“Hasil riset kami menunjukkan bahwa 62% Gen-Z merasa perlu mendapatkan pengakuan atas harga dirinya dalam mencari pekerjaan, misalnya untuk soal gaji atau kompensasi.,” kata Adrian.
“Gen-Z menginginkan pekerjaan yang shortterm maka shortwin atau kecepatan kompensasi setelah proyek berhasil dikerjakan.
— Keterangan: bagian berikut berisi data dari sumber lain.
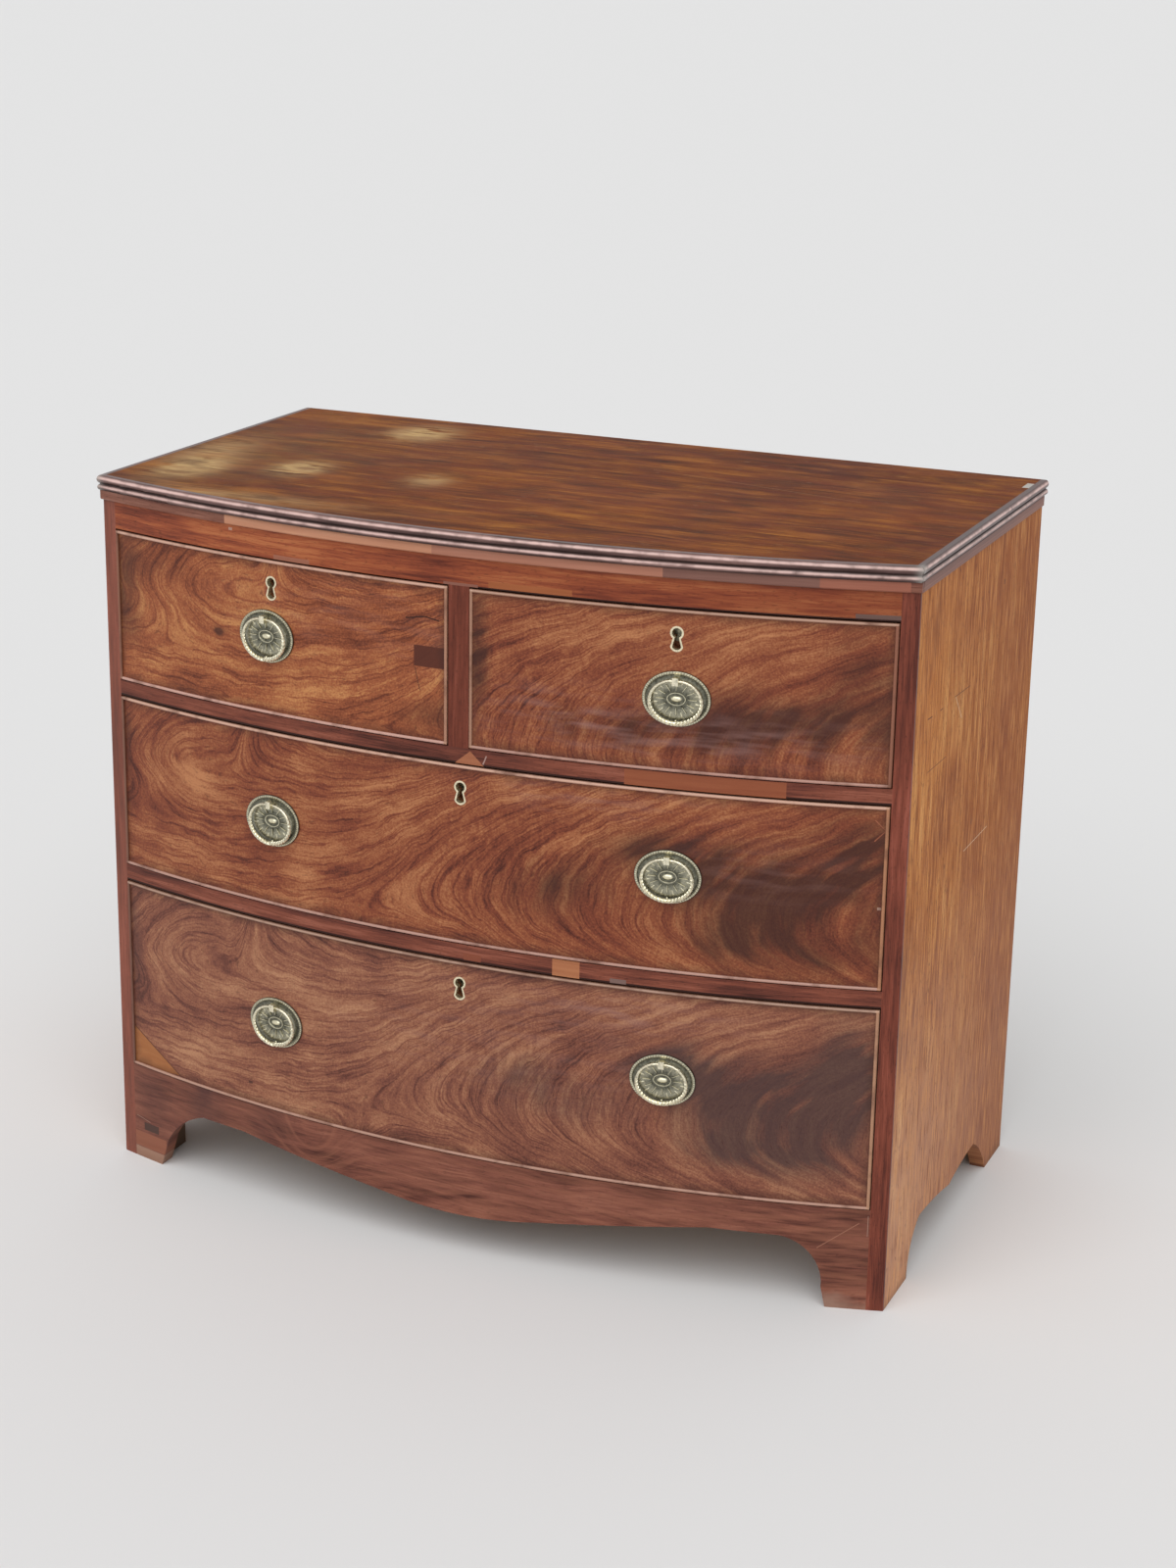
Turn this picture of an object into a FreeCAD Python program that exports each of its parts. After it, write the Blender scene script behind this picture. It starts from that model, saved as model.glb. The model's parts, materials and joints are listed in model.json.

Pola pengupahan juga harus disesuaikan, karena Gen Z juga ingin memilih sendiri benefit semisal tunjangan kendaraan, komunikasi dan lain sebagainya” tegas Adrian.
Coach Rene Suhardono menekankan bahwa Gen-Z tidak bisa dianggap sebagai generasi yang seragam atau monolitik. “Setiap individu memiliki keunikan tersendiri, dan generalisasi semacam ini hanya akan menciptakan jarak antar generasi,” jelasnya.
Ia menambahkan bahwa orang tua juga memegang peran penting dalam membantu Gen-Z mengelola tekanan dari dunia digital yang serba cepat. “Jika ada yang perlu dievaluasi, mungkin adalah bagaimana orang tua memberikan pemahaman terkait penggunaan teknologi dan media sosial yang sehat.”
Mengutip Ryan Jenkins, Coach Rene menambahkan, “Keunikan Gen-Z adalah bagian dari siklus generasi, seperti halnya keunikan setiap generasi sebelumnya. Namun, kita perlu melihat mereka sebagai pembawa harapan yang akan menciptakan perubahan positif di masa depan. Dengan memberikan kesempatan yang sesuai, Gen-Z dapat menjadi agen perubahan yang kuat bagi lingkungan kerja dan masyarakat.”